Re: [PATCH] sched/topology: Avoid spurious asymmetry from CPU capacity noise
From: Dietmar Eggemann
Date: Wed Mar 25 2026 - 11:46:27 EST
On 25.03.26 13:25, Andrea Righi wrote:
> On Wed, Mar 25, 2026 at 12:16:59PM +0100, Dietmar Eggemann wrote:
>> On 25.03.26 10:32, Andrea Righi wrote:
>>> On Wed, Mar 25, 2026 at 10:23:09AM +0100, Dietmar Eggemann wrote:
>>>> On 24.03.26 12:01, Andrea Righi wrote:
>>>>> Hi Dietmar,
>>>>>
>>>>> On Tue, Mar 24, 2026 at 11:29:24AM +0100, Dietmar Eggemann wrote:
>>>>>> On 24.03.26 10:46, Andrea Righi wrote:
>>>>>>> Hi Christian,
>>>>>>>
>>>>>>> On Tue, Mar 24, 2026 at 08:08:22AM +0000, Christian Loehle wrote:
>>>>>>>> On 3/24/26 07:55, Christian Loehle wrote:
>>>>>>>>> On 3/24/26 07:39, Vincent Guittot wrote:
>>>>>>>>>> On Tue, 24 Mar 2026 at 01:55, Andrea Righi <arighi@xxxxxxxxxx> wrote:
[...]
> Exactly, we already prefer fully-idle cores over partially-idle cores with
> asym-capacity disabled, but in that case the idle selection logic stays in
> a world of idle bits, without cap/util math, so it's a bit easier. And it's
> probably fine also when we have both asym-capacity + SMT (at least it seems
> better than what we have now, ignoring the SMT part).
>
> Essentially having somethig like the following (which already gives better
> performance on Vera):
>
> kernel/sched/fair.c | 2 +-
> 1 file changed, 1 insertion(+), 1 deletion(-)
>
> diff --git a/kernel/sched/fair.c b/kernel/sched/fair.c
> index d57c02e82f3a1..534634f813fca 100644
> --- a/kernel/sched/fair.c
> +++ b/kernel/sched/fair.c
> @@ -8086,7 +8086,7 @@ static int select_idle_sibling(struct task_struct *p, int prev, int target)

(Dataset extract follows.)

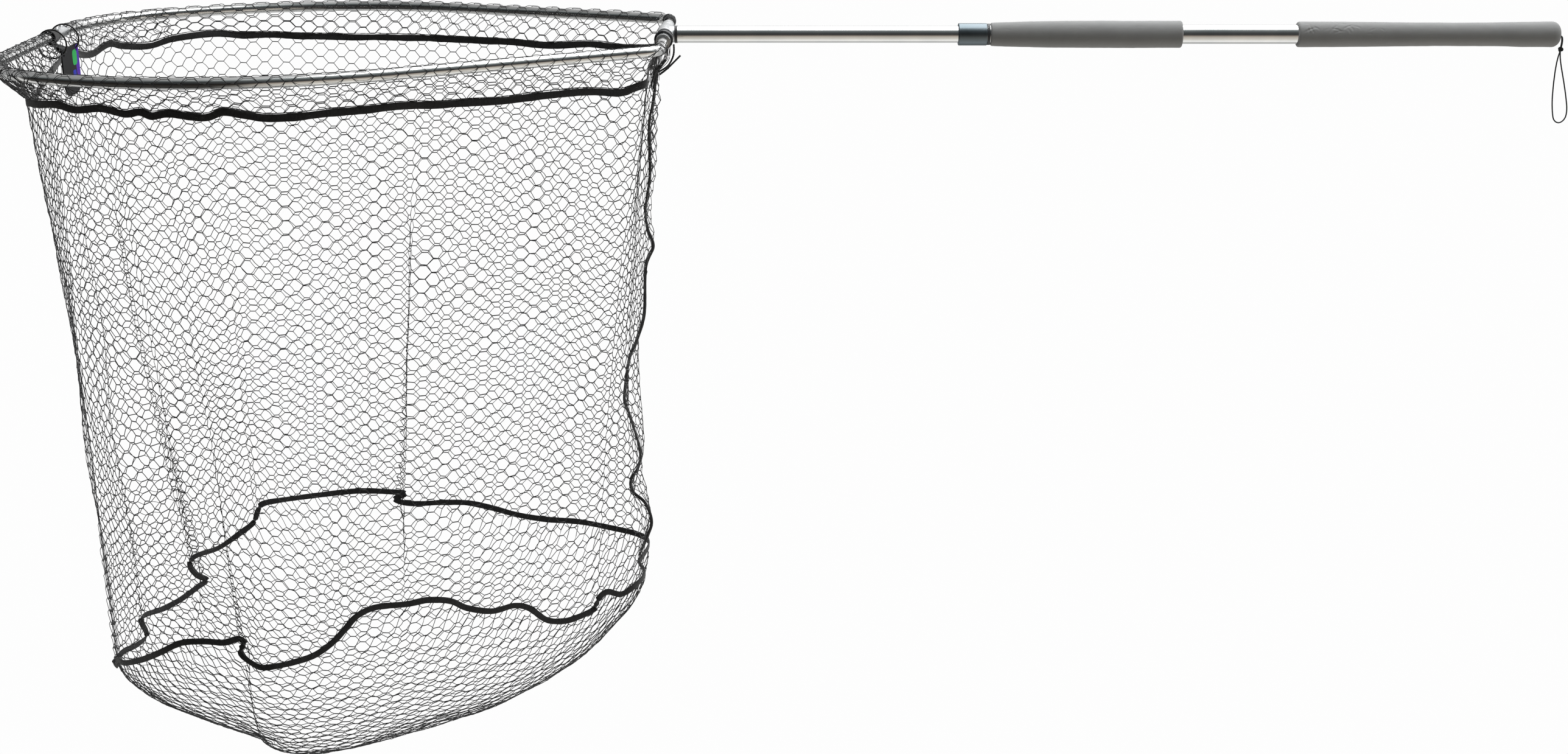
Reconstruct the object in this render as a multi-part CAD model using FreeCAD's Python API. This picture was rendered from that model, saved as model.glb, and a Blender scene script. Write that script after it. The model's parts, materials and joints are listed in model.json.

> * For asymmetric CPU capacity systems, our domain of interest is
> * sd_asym_cpucapacity rather than sd_llc.
> */
> - if (sched_asym_cpucap_active()) {
> + if (sched_asym_cpucap_active() && !sched_smt_active()) {
> sd = rcu_dereference_all(per_cpu(sd_asym_cpucapacity, target));
> /*
> * On an asymmetric CPU capacity system where an exclusive
Ah, I thought we were talking !sched_asym_cpucap_active() case, either
by letting CPPC return the same value for all CPUs or by introducing
this 20%/5% threshold into asym_cpu_capacity_scan().
ASYM_CPUCAP + SHARE_CPUCAP vs SHARE_CPUCAP would still behave slightly
differently because of asym_fits_cpu() in all those early bailout
conditions (1) in sis().
select_idle_sibling()
if (choose_idle_cpu(target, p) &&
asym_fits_cpu(task_util, util_min, util_max, target)) <-- (1)
return target;
...
And you would still have misfit_task load balance enabled.
Those subtle differences may influence behavior compared to a simpler
homogeneous CPU capacity model, but it’s unclear whether they justify
introducing yet another variant alongside the existing homogeneous and
fully heterogeneous (non-SMT) approaches.
IMHO, we should only consider allowing this if there is clear evidence
of significant benefits across a representative range of benchmarks and
workloads.
[...]